Stated problem:
Please copy the lines below exactly, from the first one through the line showing "under the middle.".

Data block:
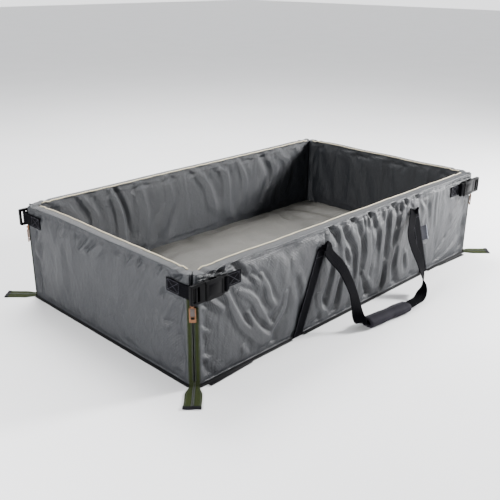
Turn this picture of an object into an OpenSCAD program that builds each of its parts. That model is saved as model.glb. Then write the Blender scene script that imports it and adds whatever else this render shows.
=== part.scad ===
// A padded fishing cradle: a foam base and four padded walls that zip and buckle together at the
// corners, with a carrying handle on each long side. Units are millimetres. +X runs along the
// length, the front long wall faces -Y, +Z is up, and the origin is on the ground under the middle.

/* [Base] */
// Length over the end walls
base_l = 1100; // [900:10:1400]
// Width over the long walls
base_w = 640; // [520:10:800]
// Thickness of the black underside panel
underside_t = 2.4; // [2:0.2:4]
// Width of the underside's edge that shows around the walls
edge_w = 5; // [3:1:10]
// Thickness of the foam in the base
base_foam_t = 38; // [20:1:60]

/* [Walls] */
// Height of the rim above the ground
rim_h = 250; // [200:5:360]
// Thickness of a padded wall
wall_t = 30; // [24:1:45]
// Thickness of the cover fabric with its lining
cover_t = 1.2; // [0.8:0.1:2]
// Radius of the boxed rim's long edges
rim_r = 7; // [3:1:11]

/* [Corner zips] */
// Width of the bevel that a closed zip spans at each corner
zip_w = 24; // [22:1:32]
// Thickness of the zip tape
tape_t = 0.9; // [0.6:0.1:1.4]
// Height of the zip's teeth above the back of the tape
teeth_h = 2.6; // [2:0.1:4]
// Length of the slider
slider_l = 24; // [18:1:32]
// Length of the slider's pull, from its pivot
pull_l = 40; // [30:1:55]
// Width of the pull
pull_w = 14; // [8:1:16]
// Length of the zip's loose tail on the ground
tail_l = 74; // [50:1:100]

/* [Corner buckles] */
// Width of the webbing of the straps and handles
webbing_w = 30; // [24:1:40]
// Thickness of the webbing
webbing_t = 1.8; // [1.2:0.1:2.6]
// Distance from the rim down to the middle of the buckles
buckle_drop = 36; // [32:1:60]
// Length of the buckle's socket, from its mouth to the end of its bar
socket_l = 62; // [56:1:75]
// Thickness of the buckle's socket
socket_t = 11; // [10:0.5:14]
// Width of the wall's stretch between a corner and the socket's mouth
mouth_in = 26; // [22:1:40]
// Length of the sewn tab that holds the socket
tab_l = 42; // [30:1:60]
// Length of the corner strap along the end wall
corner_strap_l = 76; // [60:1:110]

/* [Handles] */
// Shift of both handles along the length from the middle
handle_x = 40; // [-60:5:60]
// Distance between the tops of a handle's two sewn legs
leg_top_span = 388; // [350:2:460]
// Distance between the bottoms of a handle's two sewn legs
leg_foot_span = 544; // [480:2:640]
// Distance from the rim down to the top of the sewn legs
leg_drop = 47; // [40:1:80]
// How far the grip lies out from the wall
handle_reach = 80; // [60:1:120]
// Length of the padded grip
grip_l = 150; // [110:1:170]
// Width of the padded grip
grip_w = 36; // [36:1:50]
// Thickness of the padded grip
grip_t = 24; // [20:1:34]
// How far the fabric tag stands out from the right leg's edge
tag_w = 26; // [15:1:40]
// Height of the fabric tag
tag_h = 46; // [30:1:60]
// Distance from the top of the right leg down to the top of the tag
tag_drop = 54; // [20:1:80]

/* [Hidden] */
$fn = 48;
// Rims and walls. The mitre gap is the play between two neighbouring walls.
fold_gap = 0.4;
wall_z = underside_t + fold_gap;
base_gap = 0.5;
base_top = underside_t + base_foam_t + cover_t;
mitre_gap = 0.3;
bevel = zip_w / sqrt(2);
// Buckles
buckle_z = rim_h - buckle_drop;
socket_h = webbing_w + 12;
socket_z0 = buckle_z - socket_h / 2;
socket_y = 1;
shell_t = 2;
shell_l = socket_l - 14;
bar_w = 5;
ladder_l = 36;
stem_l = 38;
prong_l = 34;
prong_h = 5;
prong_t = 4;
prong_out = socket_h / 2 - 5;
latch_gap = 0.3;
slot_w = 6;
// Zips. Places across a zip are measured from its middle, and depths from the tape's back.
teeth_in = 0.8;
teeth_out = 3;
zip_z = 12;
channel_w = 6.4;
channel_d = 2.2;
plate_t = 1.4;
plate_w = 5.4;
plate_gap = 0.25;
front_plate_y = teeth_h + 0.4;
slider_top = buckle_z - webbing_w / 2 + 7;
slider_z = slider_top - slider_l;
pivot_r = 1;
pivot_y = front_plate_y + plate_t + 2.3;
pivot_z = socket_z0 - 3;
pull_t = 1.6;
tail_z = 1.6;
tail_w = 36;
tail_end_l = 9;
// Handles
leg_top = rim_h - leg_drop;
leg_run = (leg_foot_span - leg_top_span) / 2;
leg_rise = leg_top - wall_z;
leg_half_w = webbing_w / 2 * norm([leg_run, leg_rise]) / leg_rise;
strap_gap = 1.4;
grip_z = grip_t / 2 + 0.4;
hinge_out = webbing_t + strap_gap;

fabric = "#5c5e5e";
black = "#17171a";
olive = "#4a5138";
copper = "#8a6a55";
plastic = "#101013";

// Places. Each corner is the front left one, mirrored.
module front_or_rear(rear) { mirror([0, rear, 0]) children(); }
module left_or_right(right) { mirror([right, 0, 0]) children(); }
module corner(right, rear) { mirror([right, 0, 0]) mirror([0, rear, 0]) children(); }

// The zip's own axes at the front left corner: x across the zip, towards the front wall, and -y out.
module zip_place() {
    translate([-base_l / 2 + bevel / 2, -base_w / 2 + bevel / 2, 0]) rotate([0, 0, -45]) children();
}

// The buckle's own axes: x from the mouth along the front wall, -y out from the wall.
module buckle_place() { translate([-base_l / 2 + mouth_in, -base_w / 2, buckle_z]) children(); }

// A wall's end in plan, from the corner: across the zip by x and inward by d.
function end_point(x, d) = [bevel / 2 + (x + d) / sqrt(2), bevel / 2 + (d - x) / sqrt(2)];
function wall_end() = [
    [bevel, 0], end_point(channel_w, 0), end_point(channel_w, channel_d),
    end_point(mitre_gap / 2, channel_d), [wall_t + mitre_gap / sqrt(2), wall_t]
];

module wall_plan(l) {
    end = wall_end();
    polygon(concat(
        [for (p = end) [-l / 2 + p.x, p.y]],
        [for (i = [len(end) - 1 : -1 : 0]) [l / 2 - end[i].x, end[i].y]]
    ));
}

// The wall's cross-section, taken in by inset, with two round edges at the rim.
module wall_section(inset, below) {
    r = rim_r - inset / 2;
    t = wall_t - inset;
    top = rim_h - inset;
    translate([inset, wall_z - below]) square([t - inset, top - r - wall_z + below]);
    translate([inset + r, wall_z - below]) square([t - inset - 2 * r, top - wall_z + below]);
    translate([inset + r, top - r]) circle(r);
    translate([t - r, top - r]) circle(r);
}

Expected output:
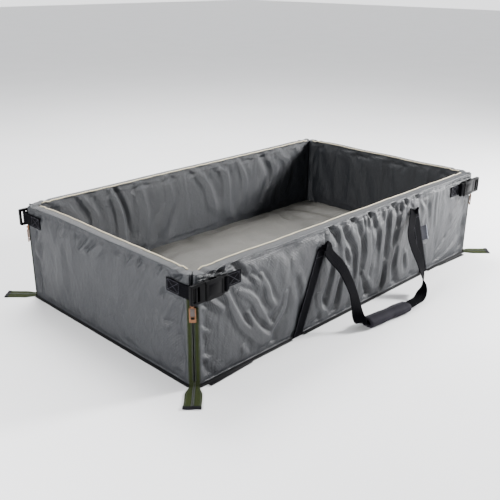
Turn this picture of an object into an OpenSCAD program that builds each of its parts. That model is saved as model.glb. Then write the Blender scene script that imports it and adds whatever else this render shows.
=== part.scad ===
// A padded fishing cradle: a foam base and four padded walls that zip and buckle together at the
// corners, with a carrying handle on each long side. Units are millimetres. +X runs along the
// length, the front long wall faces -Y, +Z is up, and the origin is on the ground under the middle.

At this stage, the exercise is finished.